Updated April 29, 2018 - 5:08 pm

The music from Carlos ’n Charlie’s drifts over, blending into the conversation and shouting coming from the Flamingo hotel’s pool area, building an invisible sonic wall of vacation time reverie.

But take a seat by the waterfall within the Flamingo Wildlife Habitat and, cocooned by ivy, cooling vegetation and natural white noise, it’s like relaxing on a peaceful island.

The Strip offers all sorts of metaphorical wildlife to visitors. But only the habitat can offer guests a literal gathering of wildlife made up of 50 species of animals, including 60 exotic birds, 20 turtles and more than 300 fish.

The habitat, which is celebrating its 23rd anniversary, is on the pathway to the pool area and accessible through a door near the resort’s buffet. Although attendance figures aren’t kept, wildlife curator Robin Matos says the attraction is popular among both repeat visitors who make the habitat a destination and newcomers who may be surprised to discover it.

What’s the appeal? “It’s an oasis,” Matos answers.

It doesn’t hurt that the habitat is open daily from dawn to dusk, requires no reservations, is free to view and is one of the Strip’s relatively few family-friendly attractions. Guests can pick up free guidebooks, and Matos encourages parents to challenge kids to make a game of identifying all the species there.

Watchful guests even might spot a few winged day-trippers: Mallard ducks, great-tailed grackles, house sparrows, sparrow hawks and hummingbirds, none of which technically live there but stop in to visit.

“We have, especially right now, a lot of hummingbirds on the property,” Matos notes. “We have four species native to Las Vegas, and we have a lot of people from Europe, Asia and Australia who are really fascinated. Of course, hummingbirds are found only in North and South America.”

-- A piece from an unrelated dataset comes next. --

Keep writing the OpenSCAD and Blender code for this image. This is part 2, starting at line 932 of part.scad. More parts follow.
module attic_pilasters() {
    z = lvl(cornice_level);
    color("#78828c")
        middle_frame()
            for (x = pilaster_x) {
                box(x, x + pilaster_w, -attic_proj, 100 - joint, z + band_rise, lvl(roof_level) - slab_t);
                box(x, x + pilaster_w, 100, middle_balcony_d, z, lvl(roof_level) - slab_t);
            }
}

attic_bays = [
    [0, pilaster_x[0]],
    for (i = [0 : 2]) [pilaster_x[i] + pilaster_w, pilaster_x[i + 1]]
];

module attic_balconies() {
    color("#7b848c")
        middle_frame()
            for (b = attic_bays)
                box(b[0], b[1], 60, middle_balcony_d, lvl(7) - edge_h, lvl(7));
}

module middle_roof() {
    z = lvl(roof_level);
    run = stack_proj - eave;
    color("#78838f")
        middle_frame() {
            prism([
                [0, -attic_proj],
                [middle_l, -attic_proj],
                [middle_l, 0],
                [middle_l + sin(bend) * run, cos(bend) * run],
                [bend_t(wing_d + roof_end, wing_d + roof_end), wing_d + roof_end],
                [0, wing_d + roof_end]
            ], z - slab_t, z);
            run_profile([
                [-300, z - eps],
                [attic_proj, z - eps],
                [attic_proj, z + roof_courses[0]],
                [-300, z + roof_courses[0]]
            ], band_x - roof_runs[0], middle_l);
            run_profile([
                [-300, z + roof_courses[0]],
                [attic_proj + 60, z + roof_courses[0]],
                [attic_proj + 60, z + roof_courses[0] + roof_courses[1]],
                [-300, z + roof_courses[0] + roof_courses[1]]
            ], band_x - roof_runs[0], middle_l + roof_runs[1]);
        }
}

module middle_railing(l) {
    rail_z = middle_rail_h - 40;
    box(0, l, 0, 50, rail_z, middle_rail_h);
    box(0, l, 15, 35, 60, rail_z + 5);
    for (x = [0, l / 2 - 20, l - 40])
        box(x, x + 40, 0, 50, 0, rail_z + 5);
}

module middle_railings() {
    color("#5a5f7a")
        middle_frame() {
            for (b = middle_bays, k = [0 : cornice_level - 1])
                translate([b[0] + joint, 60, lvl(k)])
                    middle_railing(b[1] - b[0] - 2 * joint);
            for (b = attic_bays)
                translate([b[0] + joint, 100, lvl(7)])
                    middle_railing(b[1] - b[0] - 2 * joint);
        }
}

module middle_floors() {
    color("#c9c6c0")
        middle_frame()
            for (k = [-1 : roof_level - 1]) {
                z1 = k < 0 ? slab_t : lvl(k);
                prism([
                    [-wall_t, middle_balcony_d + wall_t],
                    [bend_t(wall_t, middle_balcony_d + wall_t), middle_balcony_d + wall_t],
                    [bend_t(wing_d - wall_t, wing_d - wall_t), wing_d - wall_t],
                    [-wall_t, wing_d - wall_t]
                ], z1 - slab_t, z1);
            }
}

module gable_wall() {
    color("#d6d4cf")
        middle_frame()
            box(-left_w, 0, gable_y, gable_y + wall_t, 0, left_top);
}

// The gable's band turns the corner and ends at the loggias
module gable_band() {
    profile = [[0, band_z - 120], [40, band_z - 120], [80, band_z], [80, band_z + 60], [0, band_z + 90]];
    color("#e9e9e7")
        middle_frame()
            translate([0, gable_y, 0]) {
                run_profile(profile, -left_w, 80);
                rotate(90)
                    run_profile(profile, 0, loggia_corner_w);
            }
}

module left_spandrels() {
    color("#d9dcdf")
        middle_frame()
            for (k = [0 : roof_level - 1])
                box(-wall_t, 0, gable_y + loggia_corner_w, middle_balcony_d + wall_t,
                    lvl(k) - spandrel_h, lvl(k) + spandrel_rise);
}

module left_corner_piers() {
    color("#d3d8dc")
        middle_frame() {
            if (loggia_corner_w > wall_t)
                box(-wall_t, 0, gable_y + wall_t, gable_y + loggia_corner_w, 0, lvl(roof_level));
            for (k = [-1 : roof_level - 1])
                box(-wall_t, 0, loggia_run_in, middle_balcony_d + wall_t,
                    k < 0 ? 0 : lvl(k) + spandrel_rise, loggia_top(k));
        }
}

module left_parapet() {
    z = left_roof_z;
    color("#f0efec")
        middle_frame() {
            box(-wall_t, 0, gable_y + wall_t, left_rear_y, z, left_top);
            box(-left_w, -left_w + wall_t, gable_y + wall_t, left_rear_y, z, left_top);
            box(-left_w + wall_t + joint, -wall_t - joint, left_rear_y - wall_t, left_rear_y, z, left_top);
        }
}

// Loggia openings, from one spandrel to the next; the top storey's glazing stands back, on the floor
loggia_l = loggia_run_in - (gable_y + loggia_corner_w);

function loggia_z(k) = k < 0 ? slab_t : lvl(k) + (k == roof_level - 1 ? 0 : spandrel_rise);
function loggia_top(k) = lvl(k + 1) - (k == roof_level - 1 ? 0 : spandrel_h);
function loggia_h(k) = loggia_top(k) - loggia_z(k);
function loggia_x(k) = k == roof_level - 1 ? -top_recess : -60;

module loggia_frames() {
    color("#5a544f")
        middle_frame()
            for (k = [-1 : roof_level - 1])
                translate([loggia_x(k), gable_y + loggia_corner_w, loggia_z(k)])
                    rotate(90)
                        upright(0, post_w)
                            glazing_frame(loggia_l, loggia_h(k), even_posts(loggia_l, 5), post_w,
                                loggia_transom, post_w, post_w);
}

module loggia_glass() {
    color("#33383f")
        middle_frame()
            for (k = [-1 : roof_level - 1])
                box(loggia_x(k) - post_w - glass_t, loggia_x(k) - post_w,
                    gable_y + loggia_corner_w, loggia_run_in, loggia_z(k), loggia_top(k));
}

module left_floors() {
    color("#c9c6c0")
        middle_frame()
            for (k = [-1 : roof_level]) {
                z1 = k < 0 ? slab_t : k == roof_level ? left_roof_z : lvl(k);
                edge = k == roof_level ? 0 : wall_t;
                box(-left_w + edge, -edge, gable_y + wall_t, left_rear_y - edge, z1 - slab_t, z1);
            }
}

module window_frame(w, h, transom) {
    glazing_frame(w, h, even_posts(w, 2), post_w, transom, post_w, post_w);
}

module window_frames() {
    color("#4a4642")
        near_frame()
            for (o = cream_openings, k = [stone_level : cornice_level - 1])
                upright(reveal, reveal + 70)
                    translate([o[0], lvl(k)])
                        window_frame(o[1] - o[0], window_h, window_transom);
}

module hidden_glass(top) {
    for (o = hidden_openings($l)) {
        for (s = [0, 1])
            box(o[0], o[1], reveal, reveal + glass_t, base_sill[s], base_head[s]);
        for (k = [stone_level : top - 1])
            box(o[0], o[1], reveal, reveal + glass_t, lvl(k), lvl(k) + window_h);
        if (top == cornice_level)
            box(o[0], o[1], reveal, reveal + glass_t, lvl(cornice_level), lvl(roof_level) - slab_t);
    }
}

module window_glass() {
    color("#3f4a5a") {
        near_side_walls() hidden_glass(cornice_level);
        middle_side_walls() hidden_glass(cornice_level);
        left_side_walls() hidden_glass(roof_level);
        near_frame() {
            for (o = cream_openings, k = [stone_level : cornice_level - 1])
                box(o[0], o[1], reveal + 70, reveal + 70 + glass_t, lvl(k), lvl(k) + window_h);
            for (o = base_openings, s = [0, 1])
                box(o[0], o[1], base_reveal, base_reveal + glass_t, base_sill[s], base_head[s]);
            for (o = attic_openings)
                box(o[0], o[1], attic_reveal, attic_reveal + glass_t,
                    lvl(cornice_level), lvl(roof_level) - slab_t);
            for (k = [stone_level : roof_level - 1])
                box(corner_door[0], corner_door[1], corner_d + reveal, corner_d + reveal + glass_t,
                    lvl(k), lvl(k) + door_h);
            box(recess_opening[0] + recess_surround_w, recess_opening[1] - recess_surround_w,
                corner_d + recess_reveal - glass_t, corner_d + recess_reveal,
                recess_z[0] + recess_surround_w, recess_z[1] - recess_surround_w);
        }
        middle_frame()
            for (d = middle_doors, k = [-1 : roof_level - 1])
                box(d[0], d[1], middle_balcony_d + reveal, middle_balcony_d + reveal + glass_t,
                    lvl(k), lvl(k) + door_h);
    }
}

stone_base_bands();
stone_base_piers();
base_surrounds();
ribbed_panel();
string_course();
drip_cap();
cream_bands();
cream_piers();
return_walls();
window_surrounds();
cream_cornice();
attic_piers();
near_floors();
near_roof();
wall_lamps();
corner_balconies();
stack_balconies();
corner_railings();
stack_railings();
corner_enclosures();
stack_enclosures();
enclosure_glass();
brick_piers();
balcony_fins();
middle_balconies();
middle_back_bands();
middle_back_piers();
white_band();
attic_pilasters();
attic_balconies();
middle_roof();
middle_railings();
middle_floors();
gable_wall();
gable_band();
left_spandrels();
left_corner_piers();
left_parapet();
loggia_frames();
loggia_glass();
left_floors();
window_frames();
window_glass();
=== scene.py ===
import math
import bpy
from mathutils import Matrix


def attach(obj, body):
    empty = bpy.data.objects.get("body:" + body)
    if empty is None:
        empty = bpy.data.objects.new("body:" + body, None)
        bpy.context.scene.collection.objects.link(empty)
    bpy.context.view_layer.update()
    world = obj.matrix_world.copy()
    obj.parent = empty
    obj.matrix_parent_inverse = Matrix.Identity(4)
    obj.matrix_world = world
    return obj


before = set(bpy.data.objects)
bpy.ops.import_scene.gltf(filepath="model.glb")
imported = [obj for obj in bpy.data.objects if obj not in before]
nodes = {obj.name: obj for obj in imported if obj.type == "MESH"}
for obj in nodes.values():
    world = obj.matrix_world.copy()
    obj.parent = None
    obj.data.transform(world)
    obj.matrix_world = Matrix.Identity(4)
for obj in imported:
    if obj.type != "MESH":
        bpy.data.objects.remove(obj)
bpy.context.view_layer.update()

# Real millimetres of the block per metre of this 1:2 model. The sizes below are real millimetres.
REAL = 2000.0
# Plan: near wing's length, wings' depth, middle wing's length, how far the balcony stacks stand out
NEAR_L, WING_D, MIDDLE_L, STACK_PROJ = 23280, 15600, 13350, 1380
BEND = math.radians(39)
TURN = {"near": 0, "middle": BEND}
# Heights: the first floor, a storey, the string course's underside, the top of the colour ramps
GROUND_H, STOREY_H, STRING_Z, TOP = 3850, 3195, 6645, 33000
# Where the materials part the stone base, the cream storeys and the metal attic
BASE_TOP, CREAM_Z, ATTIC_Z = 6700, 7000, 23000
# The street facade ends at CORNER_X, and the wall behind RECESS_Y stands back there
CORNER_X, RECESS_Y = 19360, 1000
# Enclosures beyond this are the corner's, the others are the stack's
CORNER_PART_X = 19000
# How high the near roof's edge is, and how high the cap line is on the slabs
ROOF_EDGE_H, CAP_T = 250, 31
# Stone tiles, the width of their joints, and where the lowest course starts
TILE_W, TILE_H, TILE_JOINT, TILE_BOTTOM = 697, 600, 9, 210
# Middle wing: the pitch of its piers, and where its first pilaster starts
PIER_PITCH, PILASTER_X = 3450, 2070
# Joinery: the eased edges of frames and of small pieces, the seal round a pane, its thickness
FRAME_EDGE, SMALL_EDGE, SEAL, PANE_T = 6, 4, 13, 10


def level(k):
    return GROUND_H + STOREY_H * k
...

The habitat’s permanent residents include water turtles and fish such as albino channel catfish, white sturgeon, grass carp and Japanese koi. There’s also an Australian black swan named Miss Nasty, who’s “been here 23 years,” Matos says. “She used to chase the ducks. Now she has cataracts and can’t see really well, so now she’s more like Miss Laid-Back.”

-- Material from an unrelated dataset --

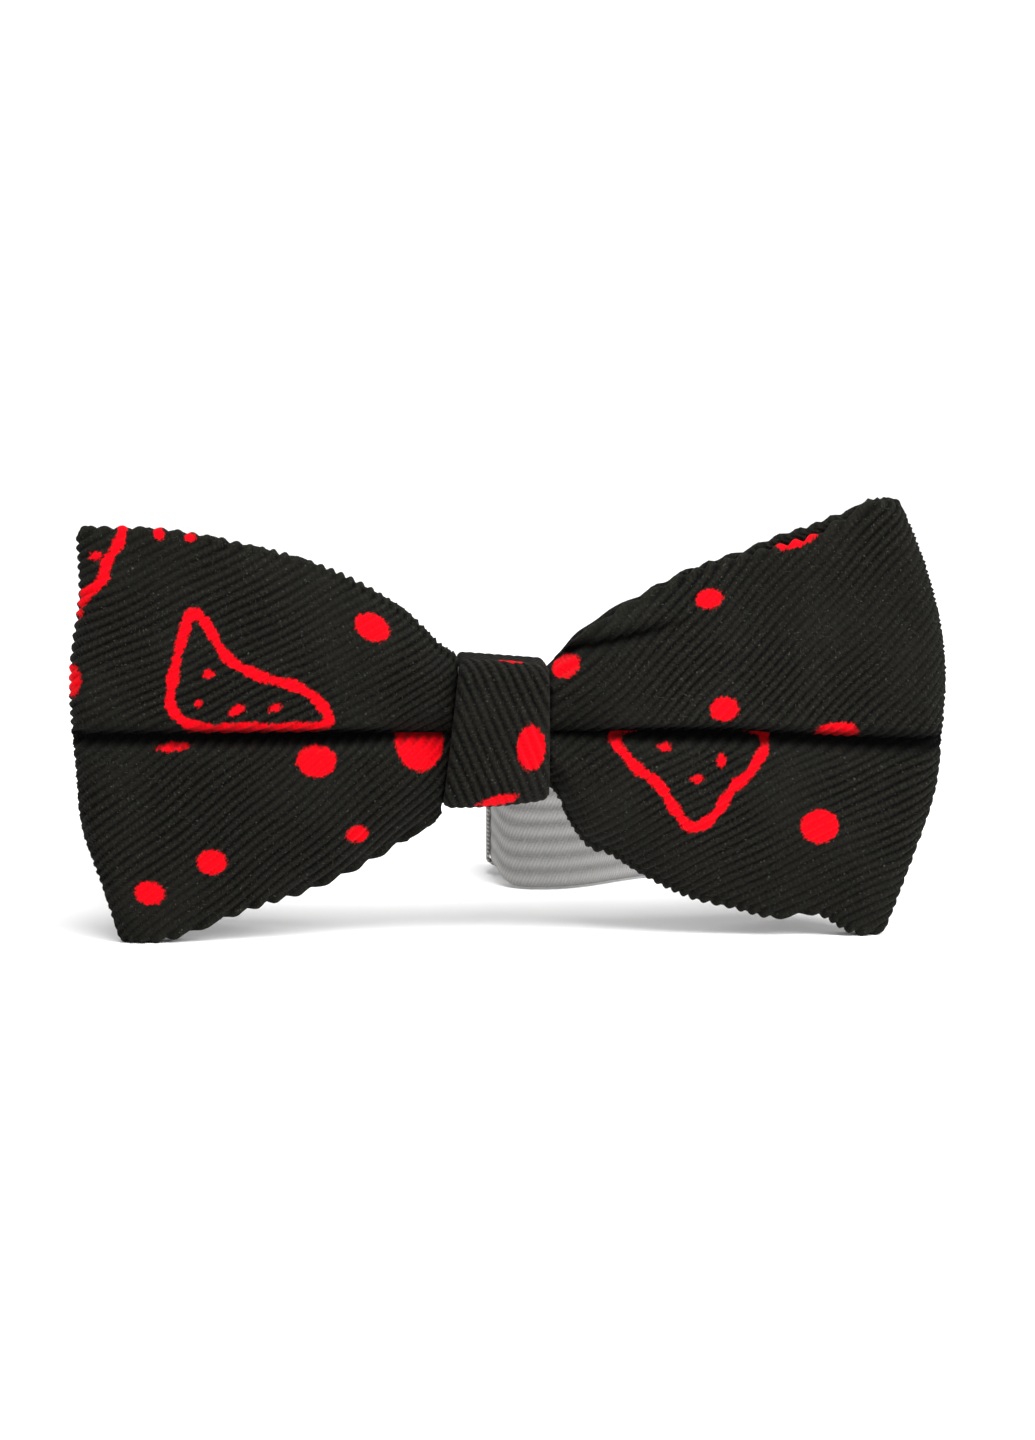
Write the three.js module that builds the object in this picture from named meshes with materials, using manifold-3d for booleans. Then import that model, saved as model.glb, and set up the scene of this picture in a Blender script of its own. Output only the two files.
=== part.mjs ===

There are 10 flamingos, 10 species of duck and two California pelicans, who were found wrapped in fishing line in Laguna Niguel, Calif. “Once they were treated for their injuries, they were both so damaged they couldn’t fly,” Matos says. “So they tried to find a facility that would take them.”

Employees named the pelicans Bugsy and Virginia, after mobster and Flamingo icon Benjamin “Bugsy” Siegel and his girlfriend, Virginia Hill.

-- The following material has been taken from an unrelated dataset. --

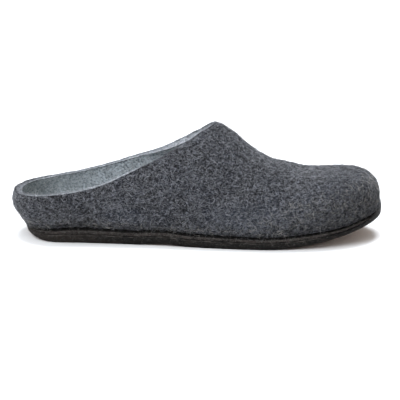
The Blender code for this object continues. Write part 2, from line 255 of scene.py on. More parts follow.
@dataclass(frozen=True)
class Last:
    """The last that the slipper is made on: its sizes, and the surfaces worked out from them.

    Lengths are in metres. Stations are shares of the length, from the back of the heel to the tip of the toe.
    """

    length: float = 0.2864
    ball_width: float = 0.1020
    instep_height: float = 0.0882
    heel_height: float = 0.0348
    wall: float = 0.0055
    heel_overhang: float = 0.0120
    toe_swing: float = 0.0035
    swing_start: float = 0.45
    toe_spring: float = 0.0183
    heel_curl: float = 0.0042
    spring_power: float = 1.75
    curl_power: float = 2.7
    arch_rise: float = 0.0014
    sole_thickness: float = 0.0113
    midsole_share: float = 0.42
    gap: float = 0.0003

    heel_pivot: float = 0.133
    toe_pivot: float = 0.692
    heel_tread_start: float = 0.150
    heel_tread_end: float = 0.335
    ball_tread_start: float = 0.490
    ball_tread_end: float = 0.685
    collar_tip: float = 0.549
    felt_front: float = 0.989

    outsole_margin: float = 0.0014
    toe_lip_reach: float = 0.0014
    heel_roundness: float = 2.02
    toe_roundness: float = 2.30
    front_crown: float = 0.92
    front_side: float = 0.86
    widest_share: float = 0.72
    tuck_start: float = 0.45
    tuck_end: float = 0.34
    pattern_unit: float = 0.045
    tip_setback: float = 0.15
    level_span: float = 1.45

    @property
    def spine(self) -> tuple[float, float]:
        """Both ends of the flat pattern's spine, in pattern units."""
        scale = self.length / self.pattern_unit
        return self.heel_pivot * scale, self.toe_pivot * scale

    @property
    def heel_reach(self) -> float:
        """Distance from the heel pivot back to the foot of the felt."""
        return self.heel_pivot * self.length - self.heel_overhang

    @property
    def face_drop(self) -> float:
        """Real distance down the face from level 0 to level 1, taken as the same all round."""
        return self.level_span * self.pattern_unit

    @property
    def toe_reach(self) -> float:
        """Distance from the toe pivot forward to the foot of the felt."""
        return (1.0 - self.toe_pivot) * self.length - self.outsole_margin - self.toe_lip_reach

    def tread(self, station: Array) -> Array:
        """Height of the underside: flat at heel and ball, raised at the arch, turned up at both ends.

        Args:
            station: Places along the shoe, as shares of its length.

        Returns:
            The height over the floor.
        """
        end = SOLE_LAYERS[0].station
        curl = np.clip((self.heel_tread_start - station) / (self.heel_tread_start - end), 0.0, 1.2)
        spring = np.clip((station - self.ball_tread_end) / (1.0 - self.ball_tread_end), 0.0, 1.0)
        waist = self.ball_tread_start - self.heel_tread_end
        arch = np.clip((station - self.heel_tread_end) / waist, 0.0, 1.0)
        rise = self.arch_rise * np.sin(np.pi * arch) ** 2
        return self.heel_curl * curl**self.curl_power + self.toe_spring * spring**self.spring_power + rise

    def sole_top(self, station: Array) -> Array:
        """Height of the midsole's upper face."""
        return self.tread(station) + self.sole_thickness * smooth(SOLE_LAYERS, "thickness", station)

    def outsole_top(self, station: Array) -> Array:
        """Height of the outsole's upper face, under the midsole."""
        full = self.sole_thickness * smooth(SOLE_LAYERS, "thickness", station)
        return self.tread(station) + (1.0 - self.midsole_share) * full

    def swing(self, station: Array) -> Array:
        """Sideways curve of the plan: the toe leans to the medial side with the square of the distance."""
        share = np.clip((station - self.swing_start) / (1.0 - self.swing_start), 0.0, 1.0)
        return self.toe_swing * share**2

    def fan(self, forward: Array, sideways: Array, reach: Array, half: Array) -> Array:
        """Radius of a superellipse in a direction, from its reach along the shoe and half width across."""
        power = np.where(forward < 0.0, self.heel_roundness, self.toe_roundness)
        return (np.abs(forward / reach) ** power + np.abs(sideways / half) ** power) ** (-1.0 / power)

    def felt_radius(self, forward: Array, sideways: Array, nearest: Array) -> Array:
        """Distance from the spine to the widest line of the felt.

        Args:
            forward: Share of each direction that points to the toe.
            sideways: Share that points across, below 0 on the lateral side.
            nearest: Station of the spine's nearest point.

        Returns:
            The distance in each direction.
        """
        half = by_side(SECTIONS, sideways, nearest) * self.ball_width
        reach = np.where(forward < 0.0, self.heel_pivot, self.felt_front - self.toe_pivot) * self.length
        return self.fan(forward, sideways, reach, half)

    def foot_radius(self, forward: Array, sideways: Array, nearest: Array) -> Array:
        """Distance from the spine to the foot of the felt, where it stands on the midsole."""
        half = by_side(FOOT_LINE, sideways, nearest) * self.ball_width
        return self.fan(forward, sideways, np.where(forward < 0.0, self.heel_reach, self.toe_reach), half)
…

“Guess what the runner-up was,” Matos adds. “Donny and Marie.”

The habitat features a 400,000-gallon pond separated into nine sections. Matos says it’s accredited by the Zoological Association of America and certified by the National Wildlife Federation. Guests can watch feedings daily at 8:30 a.m. and 2 p.m. and are sure to depart knowing more about the habitat’s residents than when they arrived.

The flamingos, for example — collectively known as a flamboyance — are the habitat’s most popular species. Matos often sees guests taking selfies with one leg up, mimicking the flamingos’ resting posture.

So why do flamingos stand on one leg? Matos takes the straight line like a pro.

“You know the answer to that,” she says, smiling. “If they pick up the other one, they’ll fall down.”